It can be seen from the above technical solution that the present disclosure can schedule the main process of the application to an execution sequence with a higher priority when the application is in the foreground, so that the application can respond immediately to the user's operation. Wherein, when the application also includes a network communication process, the network communication process is further scheduled to an execution sequence with a priority not lower than the execution sequence in which the main process is located, so that the network communication process can also be executed in an execution sequence with a higher priority. Obviously, since the network communication process is in an execution sequence with a higher priority, the network communication quality of the application is also greatly improved. When there is a high communication requirement service in the application that needs to be executed, the high communication requirement service can be quickly executed. For example, when the high communication requirement service is a red envelope snatching service, an instruction to snatch the red envelope can be quickly sent to the server to improve the success rate of the red envelope snatching.

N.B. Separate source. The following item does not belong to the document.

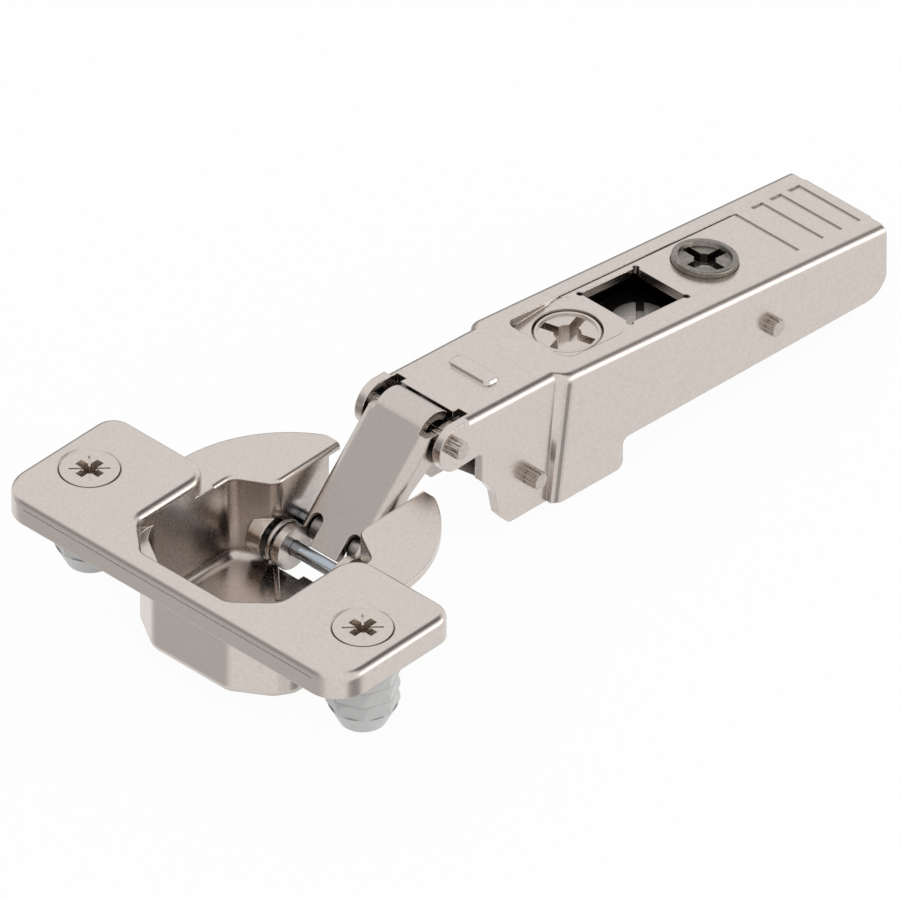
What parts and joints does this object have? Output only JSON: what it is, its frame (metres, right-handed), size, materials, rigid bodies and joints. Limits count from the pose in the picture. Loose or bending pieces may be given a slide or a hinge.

Furthermore, the present disclosure can further confirm whether the network communication process in the application is used to execute the above-mentioned high communication requirement business, and only when it is determined to be used to execute the high communication requirement business, the network communication process will be scheduled to a higher priority execution sequence. This can effectively avoid the problem of scheduling the network communication process to a higher priority execution sequence when the network communication process is not used to execute the high communication requirement business, thereby occupying high-performance processing resources.

The technical solution of the present disclosure is introduced below by way of specific embodiments.

FIG2 is a flow chart of another process scheduling method shown in an exemplary embodiment of the present disclosure. As shown in FIG2, the method includes the following steps:

Step 201, create several execution sequences in the memory.

In this embodiment, several execution sequences may be created in the memory in advance. Specifically, these execution sequences may be created when the electronic device is started.

For example, execution sequences A, B, and C may be created.

Step 202: setting priorities for a number of execution sequences.

In this embodiment, priorities may be further set for the created execution sequences. For example, the priorities of the execution sequences A, B, and C may be set to 1, 2, and 3.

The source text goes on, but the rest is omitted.